The ocean clean up starts here!
Oceans cover more than 70% of our planet and are our most valuable natural resources. Oceans clean the air that we breathe, provide us with food and are home to millions of species, from blue whales to microscopic algae. It is a sad fact that human activity has been polluting our oceans at an alarming rate.

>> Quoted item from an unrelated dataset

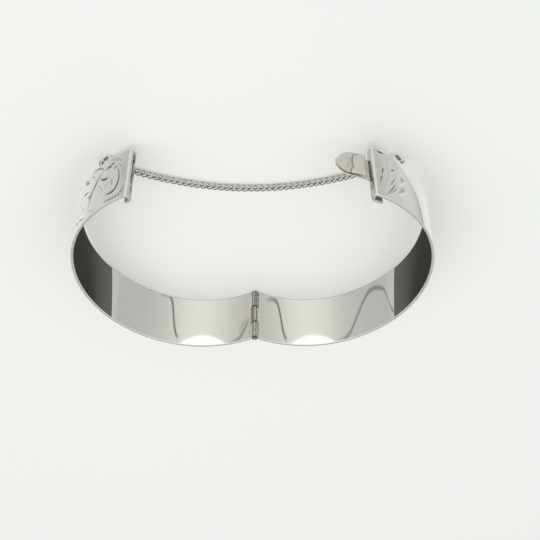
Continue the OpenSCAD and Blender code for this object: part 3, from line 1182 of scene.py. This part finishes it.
    def _knuckle(self, row: int) -> bpy.types.Object:
        """A hollow knuckle with rounded rims, and the web that joins it to the sheet.

        The knuckle is a profile of radii and heights carried round the pin. The web is a short
        stretch of the sheet's end arc between the same heights.

        Args:
            row: which knuckle it is, counted from the lower edge.
        Returns:
            The knuckle.
        """
        lay, s = self.lay, self.lay.sizes
        pitch = (s.band_width + s.hinge_clearance) / s.knuckle_count
        bottom, top = row * pitch, (row + 1) * pitch - s.hinge_clearance
        outer, bore, rim, sides = s.knuckle_diameter / 2, (s.pin_diameter + s.hinge_clearance) / 2, 0.09, 32
        quarter = np.linspace(0, math.pi / 2, 5)
        body = np.linspace(0, 1, 15)[1:-1]
        wall = outer - 0.02 * np.sin(body * 3 * math.pi) ** 2
        radii = np.concatenate(
            [[bore], outer - rim + rim * np.sin(quarter), wall, outer - rim + rim * np.cos(quarter), [bore]]
        )
        heights = np.concatenate(
            [[bottom], bottom + rim - rim * np.cos(quarter), bottom + rim + body * (top - bottom - 2 * rim),
             top - rim + rim * np.sin(quarter), [top]]
        )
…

Discovery of the North Pacific garbage patch
Back in 1998, Oceanographer Charles Moore was sailing the Pacific Ocean when he made a horrifying discovery. As Moore looked out into the distance, instead of seeing an unspoiled ocean, he was confronted with a sea of plastic. Charles Moore explains to Natural History Magazine:
“It seemed unbelievable, but I never found a clear spot. In the week it took to cross the subtropical high, no matter what time of day I looked, plastic debris was floating everywhere: bottles, bottle caps, wrappers, fragments. Months later, after I discussed what I had seen with the oceanographer Curtis Ebbesmeyer, perhaps the world’s leading expert on flotsam, he began referring to the area as the “eastern garbage patch.” But “patch” doesn’t begin to convey the reality. Ebbesmeyer has estimated that the area, nearly covered with floating plastic debris, is roughly the size of Texas.”
The war on ocean plastics has begun
In 2015, young Dutch inventor and entrepreneur Boyan Slat came up with the idea of developing advanced technologies to clear our oceans of plastics. Slat, now 23 years old, is the CEO of The Ocean Cleanup, and is currently creating a system that aims to reduce the Great Garbage Patch by 50% in 5 years.
The Ocean Cleanup are developing a system which uses the ocean’s currents to catch plastics. The system will involve hanging a large anchor in deep, slow moving water. Once the current is moving faster than the cleaning system, it will funnel plastic debris into a receptacle. Because the screen is U-shaped, the plastics can then be directed to the centre of the system. The plastics will then be taken out of the ocean and moved to land.
We can all do things to save our oceans. They may seem like small gestures, but if we all participate it will make a huge impact. Saving our oceans is in everyone’s interest.
Use fewer plastic products. The plastics that make their way into oceans destroy the habitats of marine animals and kill thousands each year. To cut down on your plastics, try using reusable water bottles, and store food in non-disposable containers. Re-use your plastic bags when shopping and recycle as often as possible.
Look after your beach. Always pick up your litter. You could arrange a beach clean up with a few friends. Also support organisations that work to protect our oceans. You could help by giving donations or volunteering your time. When traveling on ocean, be responsible. That means never throwing anything overboard and always being aware of the marine life around you.